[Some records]
## Begin
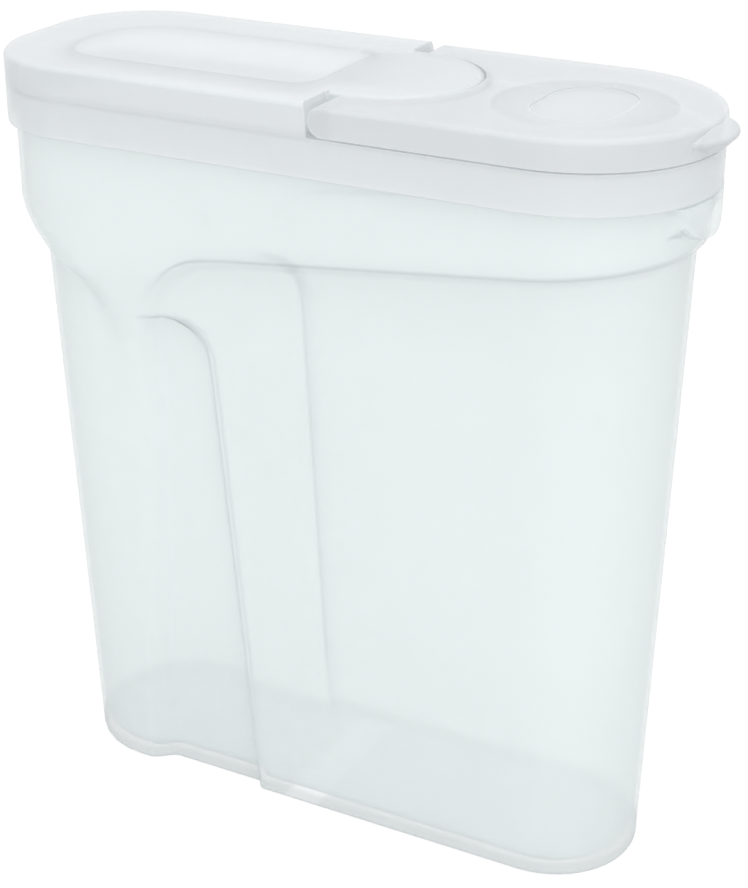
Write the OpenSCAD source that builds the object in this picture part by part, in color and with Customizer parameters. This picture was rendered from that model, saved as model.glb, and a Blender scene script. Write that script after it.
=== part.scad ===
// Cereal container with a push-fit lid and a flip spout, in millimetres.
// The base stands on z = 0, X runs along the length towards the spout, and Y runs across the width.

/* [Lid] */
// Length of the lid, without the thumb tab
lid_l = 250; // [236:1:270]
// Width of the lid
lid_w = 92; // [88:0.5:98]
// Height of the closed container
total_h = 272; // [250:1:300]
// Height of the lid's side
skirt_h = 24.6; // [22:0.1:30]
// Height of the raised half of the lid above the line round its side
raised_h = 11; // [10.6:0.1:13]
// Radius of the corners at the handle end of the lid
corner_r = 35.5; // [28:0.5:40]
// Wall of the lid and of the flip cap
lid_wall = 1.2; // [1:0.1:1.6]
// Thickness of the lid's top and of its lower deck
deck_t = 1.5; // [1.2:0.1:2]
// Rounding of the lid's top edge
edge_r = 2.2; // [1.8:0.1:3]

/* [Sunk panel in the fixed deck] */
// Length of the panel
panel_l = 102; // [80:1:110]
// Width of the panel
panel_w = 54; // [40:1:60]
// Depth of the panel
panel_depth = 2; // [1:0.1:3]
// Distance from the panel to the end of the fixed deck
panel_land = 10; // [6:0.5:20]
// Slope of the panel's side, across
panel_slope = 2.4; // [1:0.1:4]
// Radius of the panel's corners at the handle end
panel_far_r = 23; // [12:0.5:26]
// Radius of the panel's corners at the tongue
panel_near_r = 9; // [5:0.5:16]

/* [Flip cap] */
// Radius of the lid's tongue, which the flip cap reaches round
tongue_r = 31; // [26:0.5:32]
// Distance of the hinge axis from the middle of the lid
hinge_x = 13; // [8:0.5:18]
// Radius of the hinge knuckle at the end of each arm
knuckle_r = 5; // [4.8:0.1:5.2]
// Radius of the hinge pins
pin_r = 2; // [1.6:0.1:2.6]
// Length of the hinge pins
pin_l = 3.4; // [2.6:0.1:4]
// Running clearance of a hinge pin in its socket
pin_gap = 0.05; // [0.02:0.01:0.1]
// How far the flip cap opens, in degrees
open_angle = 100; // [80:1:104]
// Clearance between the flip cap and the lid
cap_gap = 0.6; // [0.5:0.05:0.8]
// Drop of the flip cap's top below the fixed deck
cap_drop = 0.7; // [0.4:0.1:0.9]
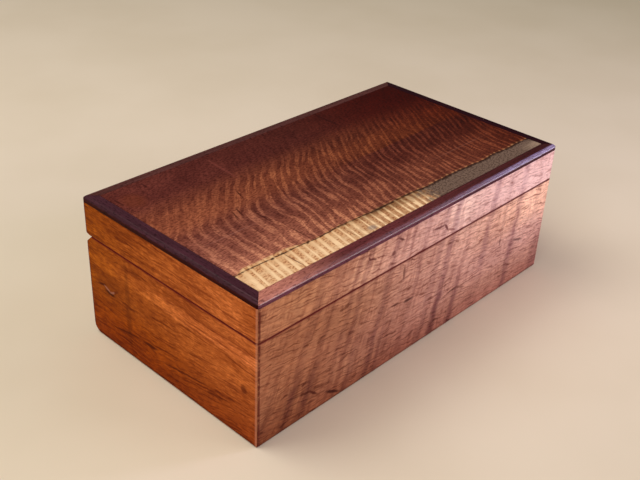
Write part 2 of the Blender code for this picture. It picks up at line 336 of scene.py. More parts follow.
## End
Write out the records exactly, starting at the first line and stopping after the line that contains "across the width.".

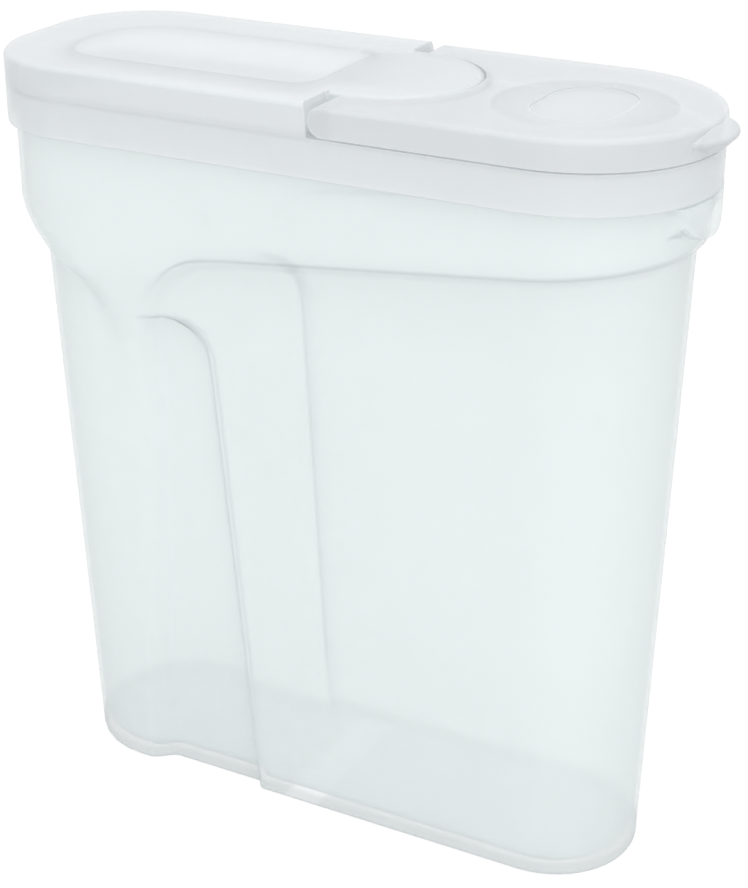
Write the OpenSCAD source that builds the object in this picture part by part, in color and with Customizer parameters. This picture was rendered from that model, saved as model.glb, and a Blender scene script. Write that script after it.
=== part.scad ===
// Cereal container with a push-fit lid and a flip spout, in millimetres.
// The base stands on z = 0, X runs along the length towards the spout, and Y runs across the width.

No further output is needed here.